SOURCE MATERIAL:
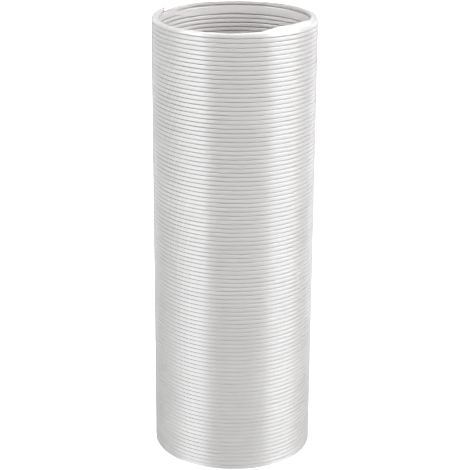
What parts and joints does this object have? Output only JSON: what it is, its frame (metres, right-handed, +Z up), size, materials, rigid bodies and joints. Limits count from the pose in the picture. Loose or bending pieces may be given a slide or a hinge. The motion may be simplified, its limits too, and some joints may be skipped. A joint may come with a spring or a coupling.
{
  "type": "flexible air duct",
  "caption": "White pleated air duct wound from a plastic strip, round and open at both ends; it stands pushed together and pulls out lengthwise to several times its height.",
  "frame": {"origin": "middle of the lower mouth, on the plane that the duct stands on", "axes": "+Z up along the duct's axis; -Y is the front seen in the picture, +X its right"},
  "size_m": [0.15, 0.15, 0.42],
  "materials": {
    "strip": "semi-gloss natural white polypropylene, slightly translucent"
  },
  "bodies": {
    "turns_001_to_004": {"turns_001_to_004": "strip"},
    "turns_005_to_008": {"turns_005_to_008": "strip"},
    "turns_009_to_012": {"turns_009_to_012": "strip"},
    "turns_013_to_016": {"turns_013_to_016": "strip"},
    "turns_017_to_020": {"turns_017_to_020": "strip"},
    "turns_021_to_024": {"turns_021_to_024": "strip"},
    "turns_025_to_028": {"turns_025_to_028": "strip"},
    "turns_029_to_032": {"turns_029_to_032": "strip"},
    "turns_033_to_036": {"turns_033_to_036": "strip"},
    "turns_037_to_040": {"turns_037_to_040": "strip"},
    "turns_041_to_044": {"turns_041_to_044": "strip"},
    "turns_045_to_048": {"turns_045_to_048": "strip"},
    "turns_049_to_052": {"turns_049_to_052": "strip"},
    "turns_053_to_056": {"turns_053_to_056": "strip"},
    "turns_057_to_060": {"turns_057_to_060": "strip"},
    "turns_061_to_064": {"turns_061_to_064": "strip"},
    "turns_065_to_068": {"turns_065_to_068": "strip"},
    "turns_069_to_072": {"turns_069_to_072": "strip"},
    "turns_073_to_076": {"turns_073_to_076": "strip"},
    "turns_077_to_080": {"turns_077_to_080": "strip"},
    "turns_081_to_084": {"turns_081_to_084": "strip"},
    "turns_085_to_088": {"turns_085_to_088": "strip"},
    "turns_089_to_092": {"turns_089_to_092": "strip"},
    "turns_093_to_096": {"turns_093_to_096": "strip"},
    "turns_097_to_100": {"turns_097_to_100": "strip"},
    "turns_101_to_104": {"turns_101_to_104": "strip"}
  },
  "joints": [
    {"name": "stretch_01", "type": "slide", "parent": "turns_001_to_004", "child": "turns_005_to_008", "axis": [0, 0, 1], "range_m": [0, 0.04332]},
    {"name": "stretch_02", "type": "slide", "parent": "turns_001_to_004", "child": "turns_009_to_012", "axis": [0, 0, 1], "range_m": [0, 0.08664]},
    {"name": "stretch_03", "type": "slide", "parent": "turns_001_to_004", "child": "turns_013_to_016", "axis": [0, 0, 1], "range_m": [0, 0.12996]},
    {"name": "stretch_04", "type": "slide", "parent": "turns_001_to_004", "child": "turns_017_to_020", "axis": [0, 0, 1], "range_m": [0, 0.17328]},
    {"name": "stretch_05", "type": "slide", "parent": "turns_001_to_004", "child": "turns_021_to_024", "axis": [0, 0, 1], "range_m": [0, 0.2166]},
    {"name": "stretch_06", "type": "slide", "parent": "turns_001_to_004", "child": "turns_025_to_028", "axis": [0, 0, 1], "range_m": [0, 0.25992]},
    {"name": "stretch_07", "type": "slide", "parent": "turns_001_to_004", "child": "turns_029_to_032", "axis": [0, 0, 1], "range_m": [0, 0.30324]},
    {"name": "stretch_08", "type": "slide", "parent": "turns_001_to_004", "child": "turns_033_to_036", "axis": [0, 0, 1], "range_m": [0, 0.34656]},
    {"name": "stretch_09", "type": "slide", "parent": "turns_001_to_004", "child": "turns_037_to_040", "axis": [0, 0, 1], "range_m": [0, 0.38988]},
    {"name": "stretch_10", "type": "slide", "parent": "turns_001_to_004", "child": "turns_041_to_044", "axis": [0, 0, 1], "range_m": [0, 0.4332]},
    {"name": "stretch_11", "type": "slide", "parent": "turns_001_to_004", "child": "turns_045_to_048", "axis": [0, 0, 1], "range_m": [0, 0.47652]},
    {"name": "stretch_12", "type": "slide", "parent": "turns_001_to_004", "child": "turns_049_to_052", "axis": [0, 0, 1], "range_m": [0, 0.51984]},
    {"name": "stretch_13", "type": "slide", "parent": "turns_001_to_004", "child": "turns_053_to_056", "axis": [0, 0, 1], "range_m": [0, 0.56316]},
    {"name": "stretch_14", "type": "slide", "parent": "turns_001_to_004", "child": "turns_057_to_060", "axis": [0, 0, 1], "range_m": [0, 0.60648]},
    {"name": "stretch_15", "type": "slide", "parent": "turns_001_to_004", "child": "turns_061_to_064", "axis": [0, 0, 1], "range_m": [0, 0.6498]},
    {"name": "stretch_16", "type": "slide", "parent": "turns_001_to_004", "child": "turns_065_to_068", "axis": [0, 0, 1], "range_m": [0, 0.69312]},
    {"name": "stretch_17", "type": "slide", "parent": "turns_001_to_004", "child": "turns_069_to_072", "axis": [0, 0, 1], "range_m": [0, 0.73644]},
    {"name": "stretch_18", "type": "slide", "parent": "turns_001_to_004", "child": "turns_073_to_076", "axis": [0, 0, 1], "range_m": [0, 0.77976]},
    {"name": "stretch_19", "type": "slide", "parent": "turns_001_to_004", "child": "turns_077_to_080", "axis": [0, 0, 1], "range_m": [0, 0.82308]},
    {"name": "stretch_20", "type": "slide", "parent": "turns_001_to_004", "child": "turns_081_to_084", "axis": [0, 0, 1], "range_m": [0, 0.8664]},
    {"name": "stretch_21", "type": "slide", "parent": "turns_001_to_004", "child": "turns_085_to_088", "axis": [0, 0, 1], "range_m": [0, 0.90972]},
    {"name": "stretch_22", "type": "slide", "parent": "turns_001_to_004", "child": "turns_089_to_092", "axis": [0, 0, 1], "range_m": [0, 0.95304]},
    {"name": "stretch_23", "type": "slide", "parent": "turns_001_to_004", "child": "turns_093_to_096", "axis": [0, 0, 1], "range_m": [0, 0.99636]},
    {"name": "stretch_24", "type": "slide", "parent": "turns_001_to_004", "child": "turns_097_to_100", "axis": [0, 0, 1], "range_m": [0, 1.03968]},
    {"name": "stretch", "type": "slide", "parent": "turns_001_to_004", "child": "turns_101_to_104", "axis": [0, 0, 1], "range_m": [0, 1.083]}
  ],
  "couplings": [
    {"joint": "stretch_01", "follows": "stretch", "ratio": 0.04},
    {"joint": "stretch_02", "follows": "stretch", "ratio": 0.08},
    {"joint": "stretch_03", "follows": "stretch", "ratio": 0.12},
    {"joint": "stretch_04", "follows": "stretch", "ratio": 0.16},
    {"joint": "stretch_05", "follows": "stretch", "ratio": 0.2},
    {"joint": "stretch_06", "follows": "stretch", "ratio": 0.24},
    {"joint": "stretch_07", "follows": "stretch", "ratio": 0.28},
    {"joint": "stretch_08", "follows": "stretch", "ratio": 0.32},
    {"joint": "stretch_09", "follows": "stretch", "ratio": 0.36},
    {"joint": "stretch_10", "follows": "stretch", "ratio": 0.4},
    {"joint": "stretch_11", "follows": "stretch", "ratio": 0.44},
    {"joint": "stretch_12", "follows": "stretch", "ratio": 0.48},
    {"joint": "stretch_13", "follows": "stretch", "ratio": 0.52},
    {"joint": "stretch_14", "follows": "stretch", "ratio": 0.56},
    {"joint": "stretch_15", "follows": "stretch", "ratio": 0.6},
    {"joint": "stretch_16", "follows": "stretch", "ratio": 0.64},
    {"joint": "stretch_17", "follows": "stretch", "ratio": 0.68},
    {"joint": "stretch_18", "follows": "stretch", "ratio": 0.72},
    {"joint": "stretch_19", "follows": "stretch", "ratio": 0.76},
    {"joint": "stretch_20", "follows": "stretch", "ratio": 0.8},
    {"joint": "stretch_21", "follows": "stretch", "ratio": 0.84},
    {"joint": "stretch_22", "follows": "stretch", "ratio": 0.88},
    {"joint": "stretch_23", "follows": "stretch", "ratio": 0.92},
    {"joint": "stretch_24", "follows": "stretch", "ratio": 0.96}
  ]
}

...

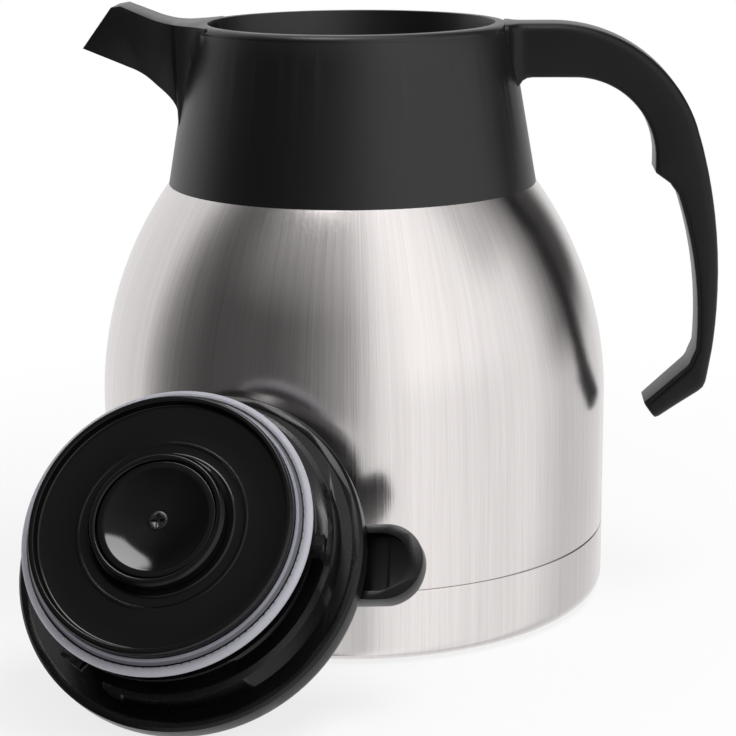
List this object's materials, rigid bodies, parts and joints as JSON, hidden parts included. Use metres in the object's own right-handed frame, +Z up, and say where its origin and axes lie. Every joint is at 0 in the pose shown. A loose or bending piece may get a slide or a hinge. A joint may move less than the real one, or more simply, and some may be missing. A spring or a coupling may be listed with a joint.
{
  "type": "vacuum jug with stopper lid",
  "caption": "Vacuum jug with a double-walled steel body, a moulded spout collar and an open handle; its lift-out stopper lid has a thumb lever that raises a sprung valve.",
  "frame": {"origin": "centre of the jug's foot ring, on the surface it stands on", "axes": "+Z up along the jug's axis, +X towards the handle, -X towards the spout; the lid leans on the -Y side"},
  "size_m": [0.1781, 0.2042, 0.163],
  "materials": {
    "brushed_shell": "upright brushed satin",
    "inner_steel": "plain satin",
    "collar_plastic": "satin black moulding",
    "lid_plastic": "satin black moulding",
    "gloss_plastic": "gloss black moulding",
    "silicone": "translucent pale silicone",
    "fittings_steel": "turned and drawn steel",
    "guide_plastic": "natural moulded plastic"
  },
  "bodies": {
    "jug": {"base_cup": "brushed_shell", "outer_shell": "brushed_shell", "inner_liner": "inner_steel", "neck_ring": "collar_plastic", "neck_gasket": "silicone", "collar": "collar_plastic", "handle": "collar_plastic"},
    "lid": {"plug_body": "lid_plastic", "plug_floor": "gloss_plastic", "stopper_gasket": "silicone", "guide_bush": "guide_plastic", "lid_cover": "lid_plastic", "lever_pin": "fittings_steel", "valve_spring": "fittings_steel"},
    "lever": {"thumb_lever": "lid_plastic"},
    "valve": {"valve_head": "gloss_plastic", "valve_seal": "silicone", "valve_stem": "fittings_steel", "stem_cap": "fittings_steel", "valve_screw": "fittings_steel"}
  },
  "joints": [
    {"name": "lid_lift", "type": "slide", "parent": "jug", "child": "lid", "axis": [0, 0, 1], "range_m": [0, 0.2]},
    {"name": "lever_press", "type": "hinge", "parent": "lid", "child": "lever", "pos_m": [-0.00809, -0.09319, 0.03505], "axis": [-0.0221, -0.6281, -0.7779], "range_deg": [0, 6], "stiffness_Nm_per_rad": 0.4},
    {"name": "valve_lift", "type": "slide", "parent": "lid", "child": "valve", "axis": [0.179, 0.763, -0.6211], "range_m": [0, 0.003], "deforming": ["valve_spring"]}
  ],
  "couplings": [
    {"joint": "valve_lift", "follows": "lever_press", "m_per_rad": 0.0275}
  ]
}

WHAT IS NEEDED: List all lines holding the string "hinge".

RESULT BELOW:
What parts and joints does this object have? Output only JSON: what it is, its frame (metres, right-handed, +Z up), size, materials, rigid bodies and joints. Limits count from the pose in the picture. Loose or bending pieces may be given a slide or a hinge. The motion may be simplified, its limits too, and some joints may be skipped. A joint may come with a spring or a coupling.
List this object's materials, rigid bodies, parts and joints as JSON, hidden parts included. Use metres in the object's own right-handed frame, +Z up, and say where its origin and axes lie. Every joint is at 0 in the pose shown. A loose or bending piece may get a slide or a hinge. A joint may move less than the real one, or more simply, and some may be missing. A spring or a coupling may be listed with a joint.
    {"name": "lever_press", "type": "hinge", "parent": "lid", "child": "lever", "pos_m": [-0.00809, -0.09319, 0.03505], "axis": [-0.0221, -0.6281, -0.7779], "range_deg": [0, 6], "stiffness_Nm_per_rad": 0.4},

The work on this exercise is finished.